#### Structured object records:
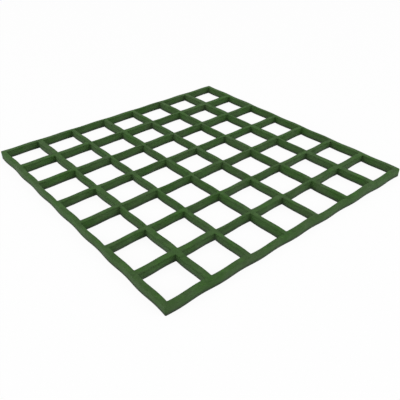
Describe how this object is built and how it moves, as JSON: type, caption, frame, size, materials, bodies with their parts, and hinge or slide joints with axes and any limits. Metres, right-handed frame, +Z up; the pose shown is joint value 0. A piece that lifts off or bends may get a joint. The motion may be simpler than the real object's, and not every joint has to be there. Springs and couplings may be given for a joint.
{
  "type": "grass paver grid",
  "caption": "Flat square moulded grid of low wavy bars with open square cells, laid on level ground to carry loads while grass or gravel fills its cells.",
  "frame": {"origin": "middle of the panel, on its underside", "axes": "+Z up, out of the top of the bars; +X and +Y along the two directions of the bars"},
  "size_m": [0.6118, 0.6118, 0.018],
  "materials": {
    "green_plastic": "satin, faintly mottled recycled plastic"
  },
  "bodies": {
    "root": {"paver_grid": "green_plastic"}
  },
  "joints": []
}
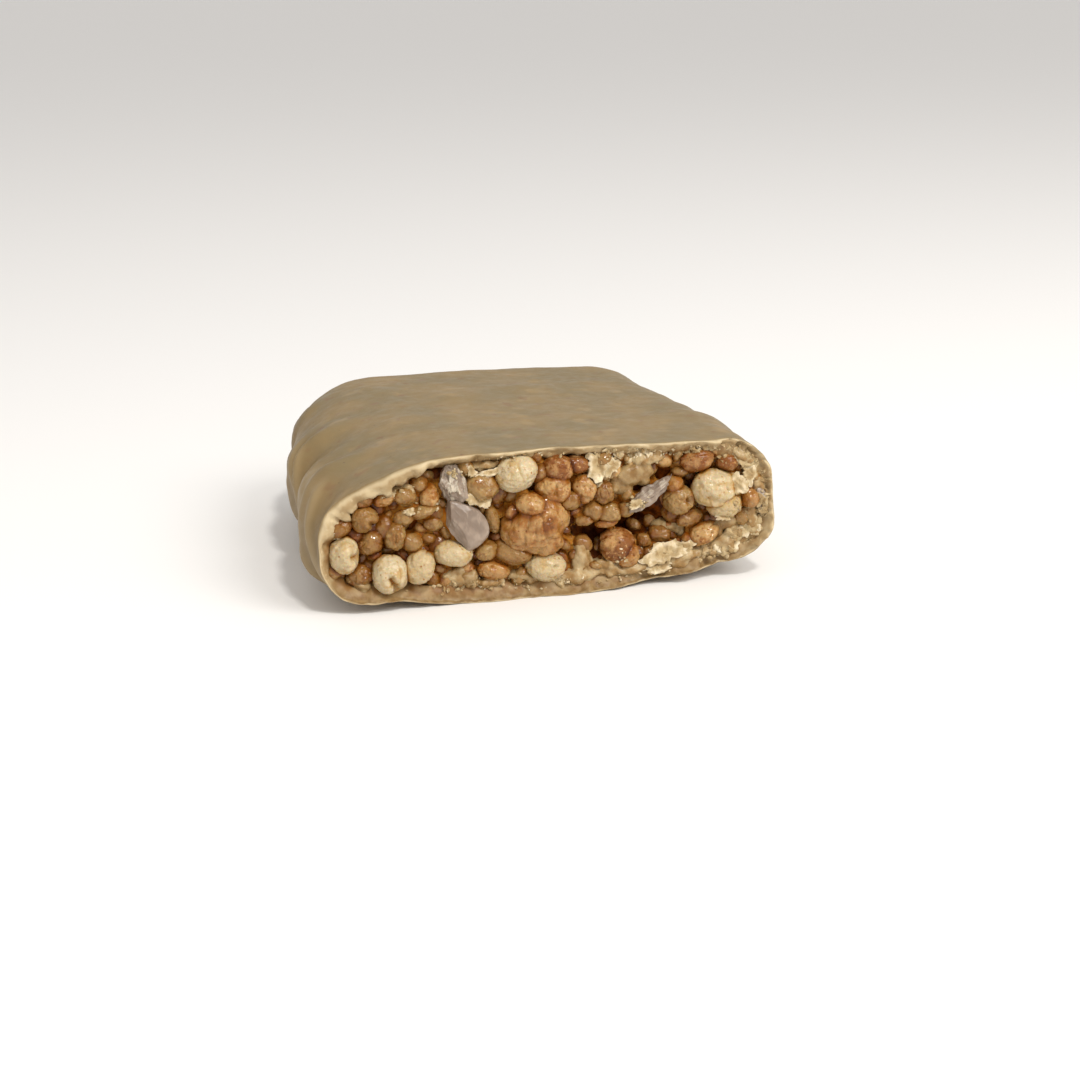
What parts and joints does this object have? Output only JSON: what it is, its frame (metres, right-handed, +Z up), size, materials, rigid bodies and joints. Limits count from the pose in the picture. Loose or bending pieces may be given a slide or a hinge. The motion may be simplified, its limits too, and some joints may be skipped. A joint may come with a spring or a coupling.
{
  "type": "half of a coated crisp protein bar",
  "caption": "Half of a coated protein bar lying flat, cut across so that its filling of puffed crisps and sunflower seeds shows in a thin pale coating.",
  "frame": {"origin": "middle of the bar's box, at the height of the surface it lies on", "axes": "+Z up; +X along the cut face, to the right when facing it; the cut face looks along -Y and the finished end is at +Y"},
  "size_m": [0.0454, 0.0448, 0.015],
  "materials": {
    "coating": "smooth pale compound coating, satin",
    "filling": "syrup-bound puffed crisps and seeds, glossy in places"
  },
  "bodies": {
    "root": {"coating": "coating", "filling": "filling"}
  },
  "joints": []
}
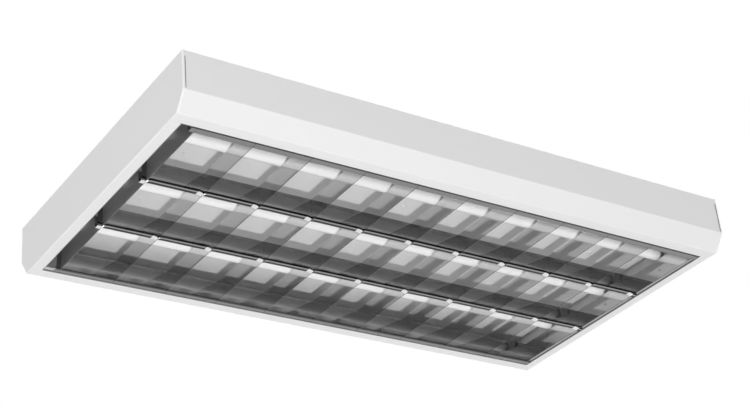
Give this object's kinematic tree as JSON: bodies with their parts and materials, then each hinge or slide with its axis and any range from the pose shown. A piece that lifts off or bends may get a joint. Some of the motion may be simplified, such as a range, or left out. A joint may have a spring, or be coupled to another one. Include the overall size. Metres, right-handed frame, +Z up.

#### Work to be completed:
Give back each line above precisely as it stands.

#### Answer for this exercise:
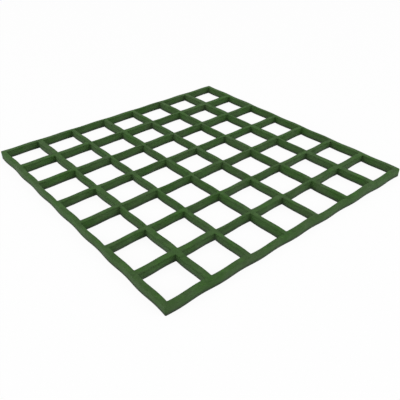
Describe how this object is built and how it moves, as JSON: type, caption, frame, size, materials, bodies with their parts, and hinge or slide joints with axes and any limits. Metres, right-handed frame, +Z up; the pose shown is joint value 0. A piece that lifts off or bends may get a joint. The motion may be simpler than the real object's, and not every joint has to be there. Springs and couplings may be given for a joint.
{
  "type": "grass paver grid",
  "caption": "Flat square moulded grid of low wavy bars with open square cells, laid on level ground to carry loads while grass or gravel fills its cells.",
  "frame": {"origin": "middle of the panel, on its underside", "axes": "+Z up, out of the top of the bars; +X and +Y along the two directions of the bars"},
  "size_m": [0.6118, 0.6118, 0.018],
  "materials": {
    "green_plastic": "satin, faintly mottled recycled plastic"
  },
  "bodies": {
    "root": {"paver_grid": "green_plastic"}
  },
  "joints": []
}
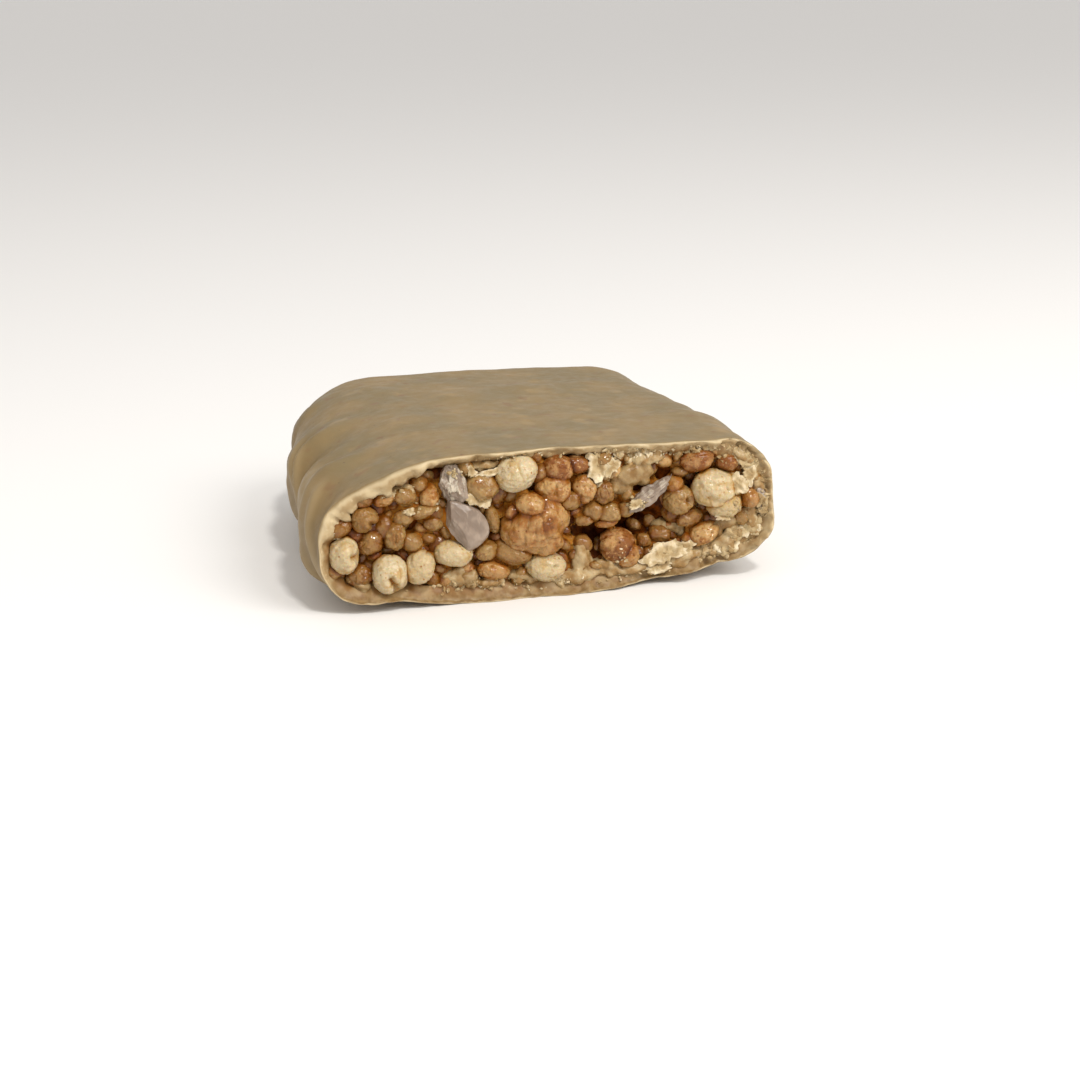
What parts and joints does this object have? Output only JSON: what it is, its frame (metres, right-handed, +Z up), size, materials, rigid bodies and joints. Limits count from the pose in the picture. Loose or bending pieces may be given a slide or a hinge. The motion may be simplified, its limits too, and some joints may be skipped. A joint may come with a spring or a coupling.
{
  "type": "half of a coated crisp protein bar",
  "caption": "Half of a coated protein bar lying flat, cut across so that its filling of puffed crisps and sunflower seeds shows in a thin pale coating.",
  "frame": {"origin": "middle of the bar's box, at the height of the surface it lies on", "axes": "+Z up; +X along the cut face, to the right when facing it; the cut face looks along -Y and the finished end is at +Y"},
  "size_m": [0.0454, 0.0448, 0.015],
  "materials": {
    "coating": "smooth pale compound coating, satin",
    "filling": "syrup-bound puffed crisps and seeds, glossy in places"
  },
  "bodies": {
    "root": {"coating": "coating", "filling": "filling"}
  },
  "joints": []
}
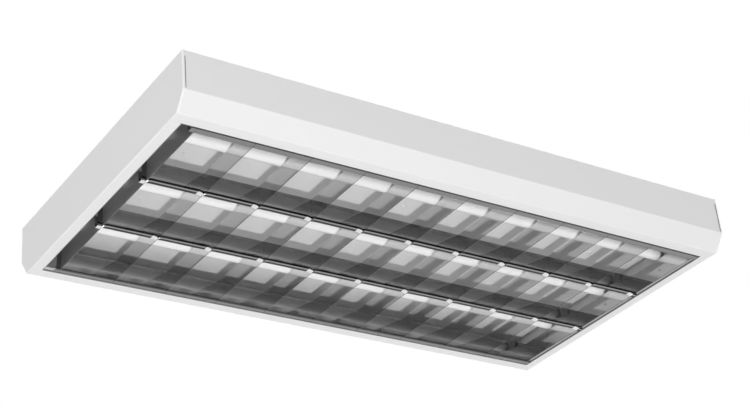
Give this object's kinematic tree as JSON: bodies with their parts and materials, then each hinge or slide with its axis and any range from the pose shown. A piece that lifts off or bends may get a joint. Some of the motion may be simplified, such as a range, or left out. A joint may have a spring, or be coupled to another one. Include the overall size. Metres, right-handed frame, +Z up.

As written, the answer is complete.